La direction de Swensen a autorisé les musiciens à tout donner et comme chacun s’engageait dans ce don le plus total, au sein d’une boucle sans fin, à la fin de ce voyage tous les musiciens étaient épanouis.
Le surnom Romantique de cette quatrième symphonie vient de Bruckner lui-même, il a été totalement justifié ce soir, avec une passion dans l’interprétation digne des romantiques des origines. Si un instrument peut représenter ce romantisme proche de la nature en sa profondeur, sœur de celle des âmes, c’est peut être le cor. Ce soir Jacques Deleplanque à été ce cor du désir d’évasion. Avec des phrasés subtils, des nuances extrêmes, une belle richesse en timbre et couleurs, il a marqué l’air de sa présence hypnotique dès son premier solo bouleversant. Mais chaque famille d’instrument a été magnifique, et les exigences de Bruckner sont respectées totalement par l’Orchestre du Capitole, en totale osmose avec le chef. Swensen a bien plus que du charisme. Il est habité par la musique, il est un démiurge qui crée la musique par des gestes d’une beauté confondante. Il aime la musique, les musiciens et le public. Bruckner devient avec lui un compositeur facile et évident. Merci Monsieur Swensen, merci les musiciens, merci le public pour ce moment d’éternité qui permet de croire en l’humanité.
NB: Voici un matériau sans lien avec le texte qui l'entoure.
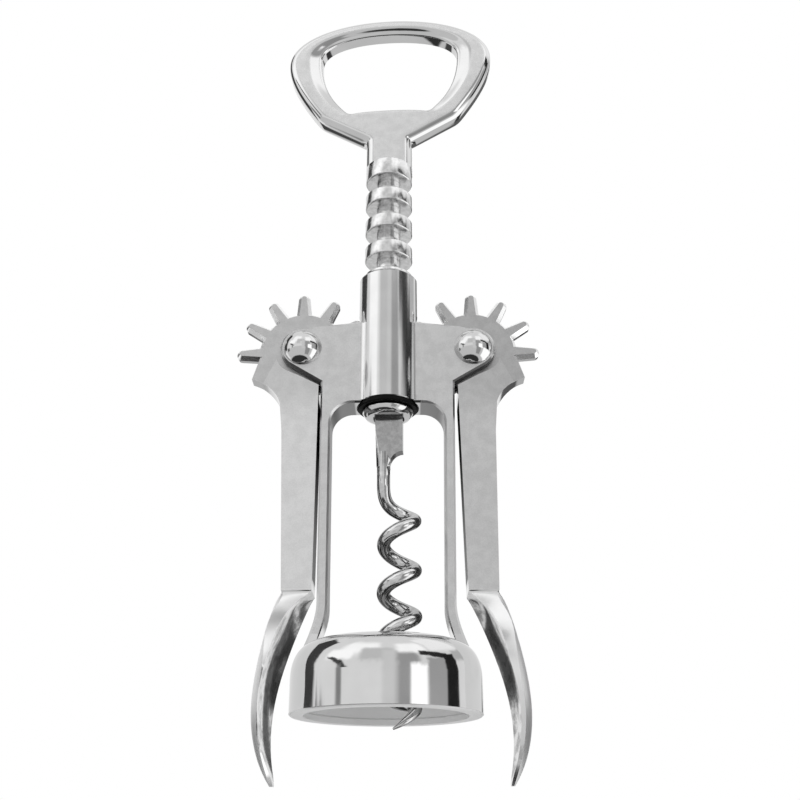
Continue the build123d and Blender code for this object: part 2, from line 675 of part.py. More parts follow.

Toulouse. Halle aux grains. Le 9 novembre 2012. Ludwig Van Beethoven (1770-1827) : Concerto pour piano n° 2 en si bémol majeur, op. 19. Anton Bruckner (1824-1896) : symphonie n° 4 en mi bémol majeur, A. 95, « Romantique » version de 1874. David Fray : piano. Orchestre National du Capitole de Toulouse. Joseph Swensen, direction.